=== Goal of the exercise ===
Your task is to repeat only the lines from the one with "Model this object" through the one with "HEAD_SLICE_TURN = 12.2", exactly as they stand, both ends included.

=== Supplied material ===
----------

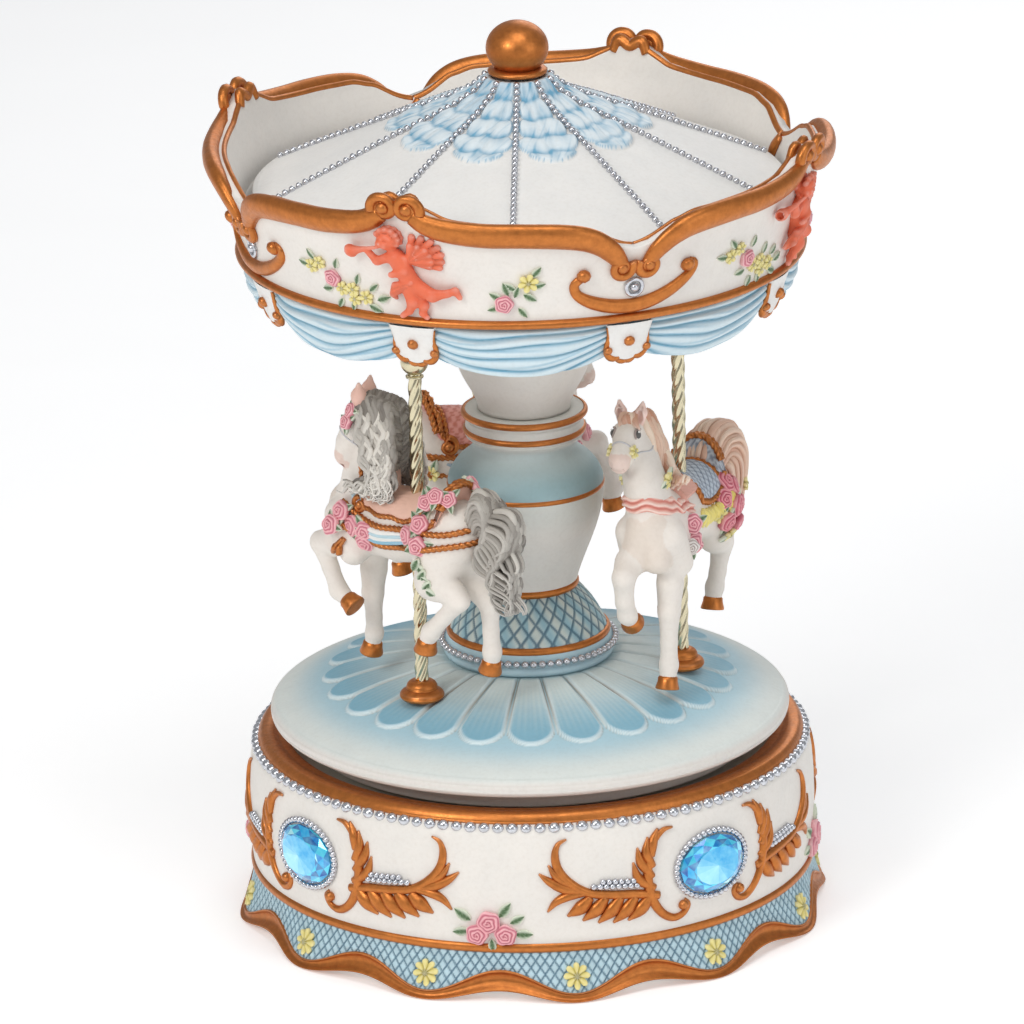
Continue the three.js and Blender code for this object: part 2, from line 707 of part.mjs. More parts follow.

----------

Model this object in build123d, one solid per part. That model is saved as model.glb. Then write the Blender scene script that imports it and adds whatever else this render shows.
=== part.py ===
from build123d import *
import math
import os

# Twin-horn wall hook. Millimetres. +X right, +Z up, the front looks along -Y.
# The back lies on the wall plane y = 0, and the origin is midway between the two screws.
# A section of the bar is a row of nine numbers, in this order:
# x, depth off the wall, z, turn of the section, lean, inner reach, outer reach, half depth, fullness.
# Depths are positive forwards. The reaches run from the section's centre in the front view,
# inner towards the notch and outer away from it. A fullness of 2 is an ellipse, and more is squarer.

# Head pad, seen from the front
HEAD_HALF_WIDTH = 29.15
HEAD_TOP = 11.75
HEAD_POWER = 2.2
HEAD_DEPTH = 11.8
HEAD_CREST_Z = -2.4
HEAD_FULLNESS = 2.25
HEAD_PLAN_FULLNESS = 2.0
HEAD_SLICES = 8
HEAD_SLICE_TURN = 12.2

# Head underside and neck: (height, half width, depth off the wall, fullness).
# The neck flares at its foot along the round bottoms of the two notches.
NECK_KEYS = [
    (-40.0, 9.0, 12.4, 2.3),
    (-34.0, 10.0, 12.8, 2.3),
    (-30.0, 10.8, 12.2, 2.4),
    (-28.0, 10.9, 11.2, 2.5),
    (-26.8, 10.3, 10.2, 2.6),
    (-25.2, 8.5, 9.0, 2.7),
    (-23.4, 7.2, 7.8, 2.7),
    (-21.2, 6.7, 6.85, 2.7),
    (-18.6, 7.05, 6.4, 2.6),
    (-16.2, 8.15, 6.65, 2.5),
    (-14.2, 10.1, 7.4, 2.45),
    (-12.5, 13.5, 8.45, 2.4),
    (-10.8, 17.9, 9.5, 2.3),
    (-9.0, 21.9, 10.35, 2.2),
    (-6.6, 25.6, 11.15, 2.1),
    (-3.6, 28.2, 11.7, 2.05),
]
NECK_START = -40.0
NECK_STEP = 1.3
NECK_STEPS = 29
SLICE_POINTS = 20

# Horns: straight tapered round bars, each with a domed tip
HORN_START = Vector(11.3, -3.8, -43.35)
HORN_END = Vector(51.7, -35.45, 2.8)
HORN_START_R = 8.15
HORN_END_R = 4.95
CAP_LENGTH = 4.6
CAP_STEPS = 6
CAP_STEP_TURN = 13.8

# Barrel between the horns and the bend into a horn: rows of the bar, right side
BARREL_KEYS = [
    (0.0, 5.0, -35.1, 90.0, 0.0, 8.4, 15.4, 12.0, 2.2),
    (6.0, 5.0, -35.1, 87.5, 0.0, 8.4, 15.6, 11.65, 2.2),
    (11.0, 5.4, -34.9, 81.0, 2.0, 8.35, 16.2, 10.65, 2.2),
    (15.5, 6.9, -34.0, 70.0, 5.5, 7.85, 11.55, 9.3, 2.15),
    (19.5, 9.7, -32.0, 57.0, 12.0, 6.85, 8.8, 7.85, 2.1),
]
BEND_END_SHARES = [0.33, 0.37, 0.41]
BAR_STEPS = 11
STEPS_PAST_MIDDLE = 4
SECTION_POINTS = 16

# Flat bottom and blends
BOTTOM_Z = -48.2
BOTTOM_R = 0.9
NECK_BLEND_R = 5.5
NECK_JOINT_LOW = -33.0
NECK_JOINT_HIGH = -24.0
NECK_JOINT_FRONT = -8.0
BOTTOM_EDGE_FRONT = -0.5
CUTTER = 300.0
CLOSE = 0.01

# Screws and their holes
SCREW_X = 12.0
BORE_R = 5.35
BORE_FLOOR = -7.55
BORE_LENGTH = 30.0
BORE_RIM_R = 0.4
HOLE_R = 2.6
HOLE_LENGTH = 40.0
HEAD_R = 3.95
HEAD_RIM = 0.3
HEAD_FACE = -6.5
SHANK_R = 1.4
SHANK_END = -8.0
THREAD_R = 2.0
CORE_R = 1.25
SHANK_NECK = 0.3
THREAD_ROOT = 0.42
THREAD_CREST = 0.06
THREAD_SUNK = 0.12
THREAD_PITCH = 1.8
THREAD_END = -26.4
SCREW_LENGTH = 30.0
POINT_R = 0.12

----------

=== Written solution ===
Model this object in build123d, one solid per part. That model is saved as model.glb. Then write the Blender scene script that imports it and adds whatever else this render shows.
=== part.py ===
from build123d import *
import math
import os

# Twin-horn wall hook. Millimetres. +X right, +Z up, the front looks along -Y.
# The back lies on the wall plane y = 0, and the origin is midway between the two screws.
# A section of the bar is a row of nine numbers, in this order:
# x, depth off the wall, z, turn of the section, lean, inner reach, outer reach, half depth, fullness.
# Depths are positive forwards. The reaches run from the section's centre in the front view,
# inner towards the notch and outer away from it. A fullness of 2 is an ellipse, and more is squarer.

# Head pad, seen from the front
HEAD_HALF_WIDTH = 29.15
HEAD_TOP = 11.75
HEAD_POWER = 2.2
HEAD_DEPTH = 11.8
HEAD_CREST_Z = -2.4
HEAD_FULLNESS = 2.25
HEAD_PLAN_FULLNESS = 2.0
HEAD_SLICES = 8
HEAD_SLICE_TURN = 12.2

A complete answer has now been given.